The Walgreen signs, which include 13 60-inch plasma screens facing 42nd Street, 7th Avenue and Broadway, will not only burnish the images of the brands advertised on them, said Teresa Rix, vice president for ABC New Media Sales, but “pull people off the street to purchase products as they walk by.”
Walgreen will also “be involved in the ‘Good Morning America’ concert series in 2009,” Ms. Rix said. Her division sells the ad space on the giant sign that ABC operates above that show’s studio as well as commercials on TaxiTV in New York City taxi cabs and spots on plasma screens in college bookstores as part of the Digital College Network.
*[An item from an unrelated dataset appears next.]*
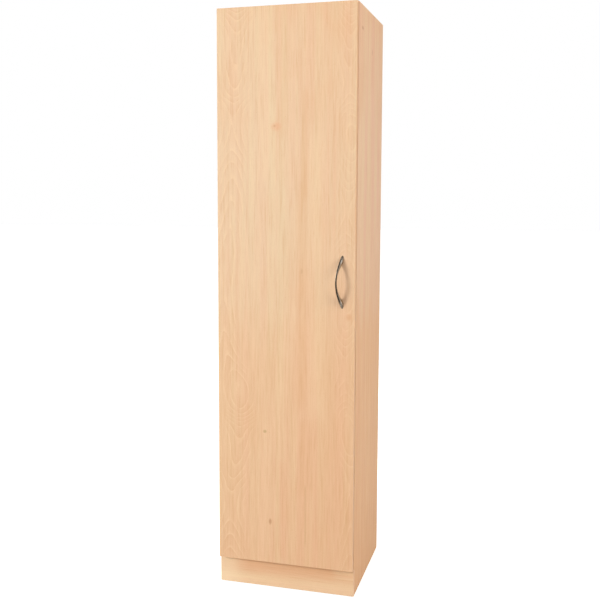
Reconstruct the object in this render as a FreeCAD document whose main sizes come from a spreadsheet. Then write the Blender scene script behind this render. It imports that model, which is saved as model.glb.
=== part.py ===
import FreeCAD, Part
import math
import os
from types import SimpleNamespace
import Sketcher

# A tall kitchen cabinet: a board carcass on a plinth with one full-height door.
# X runs to the right, Y to the back and Z up; the origin is under the middle of the whole, on the floor.

# Driving sizes in millimetres
SIZES = {
    # Carcass
    "cabinet_width": 500,
    "cabinet_height": 2080,
    "carcass_depth": 480,
    "board_thickness": 16,
    "edging_thickness": 1,
    "plinth_height": 100,
    "glide_height": 3,
    "glide_radius": 7.5,
    "glide_rounding": 1,
    "glide_end_distance": 45,
    "nail_radius": 1.2,
    "nail_length": 14,
    # Back panels, their groove and the rails behind them
    "back_thickness": 3,
    "back_groove_depth": 6,
    "back_face_play": 0.3,
    "back_edge_play": 0.5,
    "rail_height": 80,
    "rail_gap": 1.2,
    "strip_wall": 0.8,
    "strip_cover": 12,
    "strip_end_play": 0.5,
    # Shelves and their pins
    "shelf_setback": 20,
    "shelf_rear_gap": 4,
    "shelf_end_play": 1,
    "hole_pitch": 32,
    "hole_line_inset": 37,
    "pin_peg_radius": 2.5,
    "pin_peg_length": 8,
    "pin_collar_radius": 4,
    "pin_collar_thickness": 1.5,
    "pin_tongue_length": 8,
    "pin_tongue_thickness": 3,
    "pin_tongue_width": 7,
    "pin_collar_drop": 0.3,
    # Cam and dowel joints between the boards
    "joint_inset": 60,
    "dowel_offset": 32,
    "dowel_radius": 4,
    "dowel_length": 30,
    "dowel_side_depth": 10,
    "cam_radius": 7.4,
    "cam_depth": 12,
    "cam_reach": 34,
    "cam_slot_margin": 0.6,
    "cam_key_width": 1.6,
    "cam_key_reach": 5,
    "cam_key_depth": 2,
    "bolt_thread_radius": 2.5,
    "bolt_thread_length": 10,
    "bolt_rod_radius": 3,
    "bolt_head_radius": 3.4,
    "bolt_head_length": 5,
    # Plays of screws, pegs and dowels in their holes
    "bore_play": 0.1,
    "bore_end_play": 0.5,
    # Corner blocks behind the plinth
    "block_size": 20,
    "block_height": 46,
    "block_screw_spread": 22,
    # Wall brackets in the top corners, and the wall holes behind them
    "bracket_thickness": 2,
    "bracket_width": 22,
    "bracket_drop": 44,
    "bracket_reach": 34,
    "bracket_bend": 1.5,
    "bracket_screw_inset": 12,
    "wall_hole_radius": 3.5,
    "wall_hole_inset": 44,
    "wall_hole_drop": 28,
    # Door
    "door_thickness": 18,
    "door_gap": 2.5,
    "door_side_reveal": 1,
    "door_top_reveal": 1,
    "door_bottom_reveal": 2,
    "door_edge_rounding": 0.8,
    "bumper_radius": 4,
    "bumper_play": 0.3,
    "bumper_end_distance": 60,
    # Bow handle
    "handle_length": 183,
    "handle_projection": 31,
    "handle_lean": 15,
    "handle_bar_radius": 3.25,
    "handle_foot_width": 14,
    "handle_foot_length": 29,
    "handle_hole_spacing": 160,
    "handle_edge_distance": 46,
    "handle_height": 1134,
    # Hinge: the pin's place in the door, and the cup
    "pivot_inset": 6.5,
    "pivot_depth": 9,
    "hinge_end_distance": 100,
    "cup_radius": 17.5,
    "cup_depth": 13,
    "cup_floor": 1,
    "cup_edge_distance": 3,
    "cup_rim": 1,
    "cup_flange": 1,
    "cup_bore_play": 0.15,
    "cup_well_reach": 14,
    "cup_well_start": 6,
    "cup_well_width": 18,
    "cup_screw_setback": 9.5,
    "cup_screw_spread": 45,
    "cup_ear_radius": 5.5,
    "hinge_pin_radius": 1.1,
    "hinge_pin_length": 14,
    "hinge_pin_play": 0.05,
    "hinge_pin_end_play": 0.1,
    # Hinge: the bent arm
    "neck_thickness": 2.2,
    "neck_width": 7,
    "neck_side_play": 0.3,
    "neck_reach": 15,
    "neck_bend": 2.4,
    "eye_radius": 2.2,
    "eye_play": 0.2,
    "arm_start": 12,
    "arm_flare": 12,
    "arm_length": 54,
    "arm_width": 16,
    "arm_wall": 1.6,
    "arm_flange": 3.4,
    "arm_corner": 3,
    "arm_adjuster_offset": 15.5,
    # Hinge: the mounting plate and the leaf spring
    "plate_wing_thickness": 1.6,
    "plate_wing_width": 13,
    "plate_wing_span": 46,
    "plate_wing_corner": 4,
    "plate_front_reach": 24,
    "plate_rear_reach": 14,
    "plate_side_play": 0.4,
    "plate_screw_spread": 32,
    "spring_thickness": 0.6,
    "spring_width": 6,
    "spring_gap": 0.3,
    "spring_start": 5,
    "spring_end": 26,
    "spring_seat": 5,
    # Screws
    "plate_screw_head_radius": 4.2,
    "plate_screw_head_height": 1.4,
    "plate_screw_radius": 2.5,
    "plate_screw_grip": 10,
    "arm_screw_head_radius": 3.2,
    "arm_screw_head_height": 1.6,
    "arm_screw_radius": 1.6,
    "arm_screw_grip": 4,
    "cup_screw_head_radius": 3.6,
    "cup_screw_head_height": 1.2,
    "cup_screw_radius": 1.75,
    "cup_screw_grip": 11,
    "handle_screw_head_radius": 4.5,
    "handle_screw_head_height": 1.8,
    "handle_screw_radius": 2,
    "handle_screw_grip": 5,
    "board_screw_head_radius": 3.9,
    "board_screw_head_height": 1.5,
    "board_screw_radius": 1.9,
    "board_screw_grip": 11,
    # Clean exit of cuts
    "overrun": 1,
}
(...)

Ads on the Walgreen signs and other Times Square signs are typically sold by the minute, at rates that range from $50 to $75, and scheduled in blocks like two minutes an hour for eight hours a day for eight weeks. The sums can add up to hundreds of thousands of dollars for major ad buys.
The Walgreen signs are above and below the famous news ticker on 1 Times Square, known as the zipper, which was previously sponsored by The New York Times and New York Newsday and is now sponsored by the Dow Jones & Company division of the News Corporation.
Executives of Walgreen, Gilmore and D3 LED plan to attend a news conference at the store on Thursday morning; the signs are to be officially lighted at 8 p.m.